Data extract
┌──

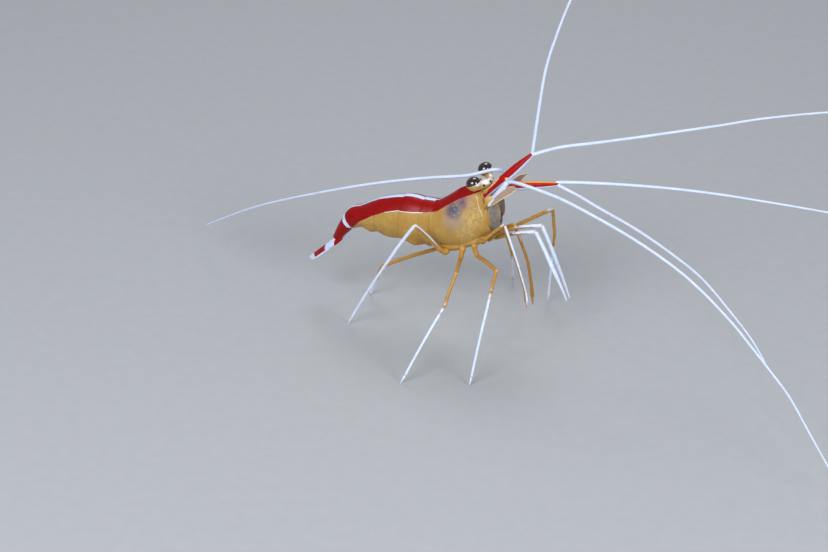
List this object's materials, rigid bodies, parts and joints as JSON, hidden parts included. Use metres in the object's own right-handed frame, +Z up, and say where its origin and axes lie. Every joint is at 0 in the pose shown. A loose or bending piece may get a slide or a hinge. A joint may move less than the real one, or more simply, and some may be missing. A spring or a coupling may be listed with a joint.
{
  "type": "cleaner shrimp",
  "caption": "Life-size cleaner shrimp standing on jointed legs, scarlet back with a white stripe, long white feelers spread.",
  "frame": {"origin": "on the floor under the middle of the overall box, feelers included", "axes": "+X towards the head, +Y the animal's left, +Z up from the floor that its feet stand on"},
  "size_m": [0.1654, 0.0638, 0.1041],
  "materials": {
    "amber_shell": "moist translucent amber shell",
    "scarlet_shell": "moist scarlet shell",
    "white_feeler": "finely ringed white",
    "amber_limb": "translucent amber",
    "white_limb": "bluish white",
    "dark_eye": "glossy faceted cornea",
    "pale_stalk": "translucent tan"
  },
  "bodies": {
    "root": {"abdomen_1": "amber_shell", "abdomen_2": "amber_shell", "abdomen_3": "amber_shell", "abdomen_4": "amber_shell", "abdomen_5": "amber_shell", "abdomen_6": "scarlet_shell", "antenna_left": "white_feeler", "antenna_left_flagellum_base": "white_feeler", "antenna_left_flagellum_tip": "white_feeler", "antenna_right": "white_feeler", "antenna_right_flagellum_base": "white_feeler", "antenna_right_flagellum_tip": "white_feeler", "antennal_scale_left": "pale_stalk", "antennal_scale_right": "pale_stalk", "antennule_left": "scarlet_shell", "antennule_left_flagellum_lower": "white_feeler", "antennule_left_flagellum_upper": "white_feeler", "antennule_right": "scarlet_shell", "antennule_right_flagellum_lower": "white_feeler", "antennule_right_flagellum_upper": "white_feeler", "carapace": "amber_shell", "claw_left_1_lower": "amber_limb", "claw_left_1_upper": "amber_limb", "claw_left_2_lower": "amber_limb", "claw_left_2_upper": "amber_limb", "claw_right_1_lower": "amber_limb", "claw_right_1_upper": "amber_limb", "claw_right_2_lower": "amber_limb", "claw_right_2_upper": "amber_limb", "eye_left": "dark_eye", "eye_right": "dark_eye", "eyestalk_left": "pale_stalk", "eyestalk_right": "pale_stalk", "leg_left_3_lower": "white_limb", "leg_left_3_upper": "amber_limb", "leg_left_4_lower": "white_limb", "leg_left_4_upper": "amber_limb", "leg_left_5_lower": "white_limb", "leg_left_5_upper": "amber_limb", "leg_right_3_lower": "white_limb", "leg_right_3_upper": "amber_limb", "leg_right_4_lower": "white_limb", "leg_right_4_upper": "amber_limb", "leg_right_5_lower": "white_limb", "leg_right_5_upper": "amber_limb", "maxilliped_left_lower": "white_limb", "maxilliped_left_upper": "white_limb", "maxilliped_right_lower": "white_limb", "maxilliped_right_upper": "white_limb", "mouthparts": "amber_shell", "rostrum": "scarlet_shell", "telson": "scarlet_shell", "uropod_left_inner": "scarlet_shell", "uropod_left_outer": "scarlet_shell", "uropod_right_inner": "scarlet_shell", "uropod_right_outer": "scarlet_shell"}
  },
  "joints": []
}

└──

The request
Copy every line of the material, please, keeping it exactly the same.

Answer in full
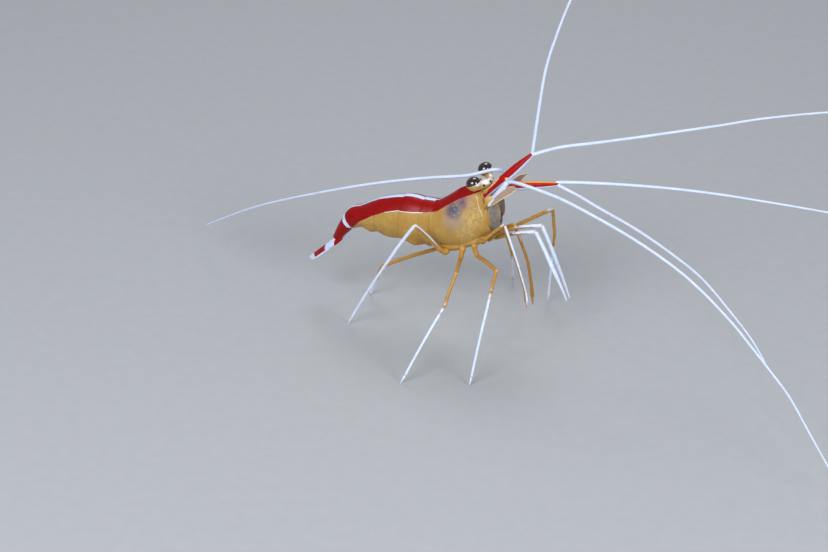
List this object's materials, rigid bodies, parts and joints as JSON, hidden parts included. Use metres in the object's own right-handed frame, +Z up, and say where its origin and axes lie. Every joint is at 0 in the pose shown. A loose or bending piece may get a slide or a hinge. A joint may move less than the real one, or more simply, and some may be missing. A spring or a coupling may be listed with a joint.
{
  "type": "cleaner shrimp",
  "caption": "Life-size cleaner shrimp standing on jointed legs, scarlet back with a white stripe, long white feelers spread.",
  "frame": {"origin": "on the floor under the middle of the overall box, feelers included", "axes": "+X towards the head, +Y the animal's left, +Z up from the floor that its feet stand on"},
  "size_m": [0.1654, 0.0638, 0.1041],
  "materials": {
    "amber_shell": "moist translucent amber shell",
    "scarlet_shell": "moist scarlet shell",
    "white_feeler": "finely ringed white",
    "amber_limb": "translucent amber",
    "white_limb": "bluish white",
    "dark_eye": "glossy faceted cornea",
    "pale_stalk": "translucent tan"
  },
  "bodies": {
    "root": {"abdomen_1": "amber_shell", "abdomen_2": "amber_shell", "abdomen_3": "amber_shell", "abdomen_4": "amber_shell", "abdomen_5": "amber_shell", "abdomen_6": "scarlet_shell", "antenna_left": "white_feeler", "antenna_left_flagellum_base": "white_feeler", "antenna_left_flagellum_tip": "white_feeler", "antenna_right": "white_feeler", "antenna_right_flagellum_base": "white_feeler", "antenna_right_flagellum_tip": "white_feeler", "antennal_scale_left": "pale_stalk", "antennal_scale_right": "pale_stalk", "antennule_left": "scarlet_shell", "antennule_left_flagellum_lower": "white_feeler", "antennule_left_flagellum_upper": "white_feeler", "antennule_right": "scarlet_shell", "antennule_right_flagellum_lower": "white_feeler", "antennule_right_flagellum_upper": "white_feeler", "carapace": "amber_shell", "claw_left_1_lower": "amber_limb", "claw_left_1_upper": "amber_limb", "claw_left_2_lower": "amber_limb", "claw_left_2_upper": "amber_limb", "claw_right_1_lower": "amber_limb", "claw_right_1_upper": "amber_limb", "claw_right_2_lower": "amber_limb", "claw_right_2_upper": "amber_limb", "eye_left": "dark_eye", "eye_right": "dark_eye", "eyestalk_left": "pale_stalk", "eyestalk_right": "pale_stalk", "leg_left_3_lower": "white_limb", "leg_left_3_upper": "amber_limb", "leg_left_4_lower": "white_limb", "leg_left_4_upper": "amber_limb", "leg_left_5_lower": "white_limb", "leg_left_5_upper": "amber_limb", "leg_right_3_lower": "white_limb", "leg_right_3_upper": "amber_limb", "leg_right_4_lower": "white_limb", "leg_right_4_upper": "amber_limb", "leg_right_5_lower": "white_limb", "leg_right_5_upper": "amber_limb", "maxilliped_left_lower": "white_limb", "maxilliped_left_upper": "white_limb", "maxilliped_right_lower": "white_limb", "maxilliped_right_upper": "white_limb", "mouthparts": "amber_shell", "rostrum": "scarlet_shell", "telson": "scarlet_shell", "uropod_left_inner": "scarlet_shell", "uropod_left_outer": "scarlet_shell", "uropod_right_inner": "scarlet_shell", "uropod_right_outer": "scarlet_shell"}
  },
  "joints": []
}